The Small Business Jobs Survival Act, which would allow a small business owner to negotiate his lease with a landlord, has languished in the city council for almost three decades, despite having a tremendous amount of support both historically and at present among council members. Supporters of the act make a compelling argument that each and every effort to pass the legislation has been blocked by New York’s real estate industry going back to when it was first introduced in the mid-1980s.
“It’s a very tricky subject, real estate is the engine that drives the city,” said Slater. “It’s something that we should be grateful for but we shouldn’t be working against each other, which is what’s happening right now.”
And exacerbating the pressure on small businesses is a change in federal tax rules affecting retailers who rent space from co-op buildings. Prior to 2007, an “80-20 rule” required that these buildings receive 80 percent of their overall revenue from shareholders who owned apartments.

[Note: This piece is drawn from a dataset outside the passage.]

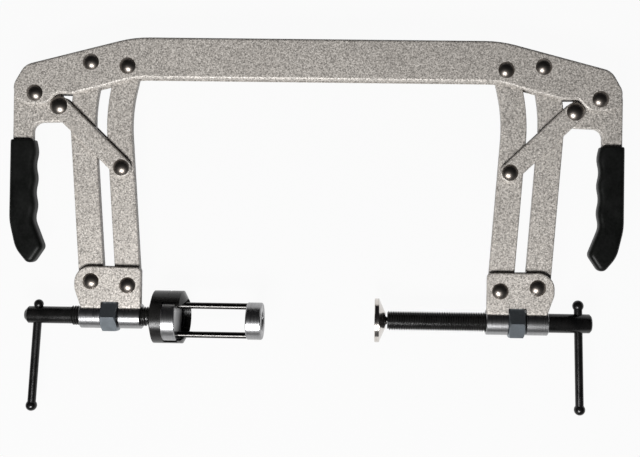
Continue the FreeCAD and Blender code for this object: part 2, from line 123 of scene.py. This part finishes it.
def math_node(tree, operation, first, second, clamp=False):
    """Math node whose inputs are sockets or plain numbers."""
    node = tree.nodes.new("ShaderNodeMath")
    node.operation = operation
    node.use_clamp = clamp
    for index, value in enumerate((first, second)):
        if isinstance(value, (int, float)):
            node.inputs[index].default_value = value
        else:
            tree.links.new(value, node.inputs[index])
    return node.outputs[0]


floor_mesh = bmesh.new()
bmesh.ops.create_grid(floor_mesh, x_segments=1, y_segments=1, size=FLOOR_SIZE / 2)
floor_data = bpy.data.meshes.new("floor")
floor_mesh.to_mesh(floor_data)
floor_mesh.free()
floor = bpy.data.objects.new("floor", floor_data)
floor.data.materials.append(floor_finish())
bpy.context.scene.collection.objects.link(floor)

ROOM_NEAR = (0.10, 0.10, 0.102, 1)
ROOM_FAR = (0.012, 0.012, 0.013, 1)
ROOM_TURN = (-0.9, 0.15)


def dark_room():
    """World that is grey on the spindle side and nearly black beyond the beam."""
    world = bpy.data.worlds.new("studio")
    world.use_nodes = True
    tree = world.node_tree
    direction = tree.nodes.new("ShaderNodeTexCoord")
    split = tree.nodes.new("ShaderNodeSeparateXYZ")
    tree.links.new(direction.outputs["Generated"], split.inputs[0])
    depth = tree.nodes.new("ShaderNodeMapRange")
    depth.inputs["From Min"].default_value = ROOM_TURN[0]
    depth.inputs["From Max"].default_value = ROOM_TURN[1]
    tree.links.new(split.outputs["Y"], depth.inputs["Value"])
    shade = tree.nodes.new("ShaderNodeMix")
    shade.data_type = "RGBA"
    shade.inputs[6].default_value = ROOM_NEAR
    shade.inputs[7].default_value = ROOM_FAR
    tree.links.new(depth.outputs["Result"], shade.inputs["Factor"])
    tree.links.new(shade.outputs[2], tree.nodes["Background"].inputs["Color"])
    return world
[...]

But in 2007, that regulation loosened, enabling buildings to generate more money from leasing out retail space. Now, as multi-year leases are expiring, co-op buildings are cashing in on the ability to dramatically increase their business tenants’ rents.
Brewer’s office noted that there hasn’t yet been a resolution at either the committee or full board levels yet that they could act on. Once a resolution is passed, they’ll consider the proposal like any other idea that originates from a community board.
So how do you make inroads on a proposal that will protect small businesses, and also make its way through the city council? What would that look like?
“That’s what we’re studying now,” said Slater. “No one has actually sat down to try to come up with a solution for this.”
Community Board 8 is holding a forum in the spring that will feature the borough president office’s input and other experts in zoning-based solutions with an eye towards protecting small businesses.
“There hasn’t been an initiative yet, but there needs to be one,” said Rosenstein. “If we as a community board don’t begin to start a serious conversation about our role in controlling the destiny of this avenue, it’ll be done totally by developers.”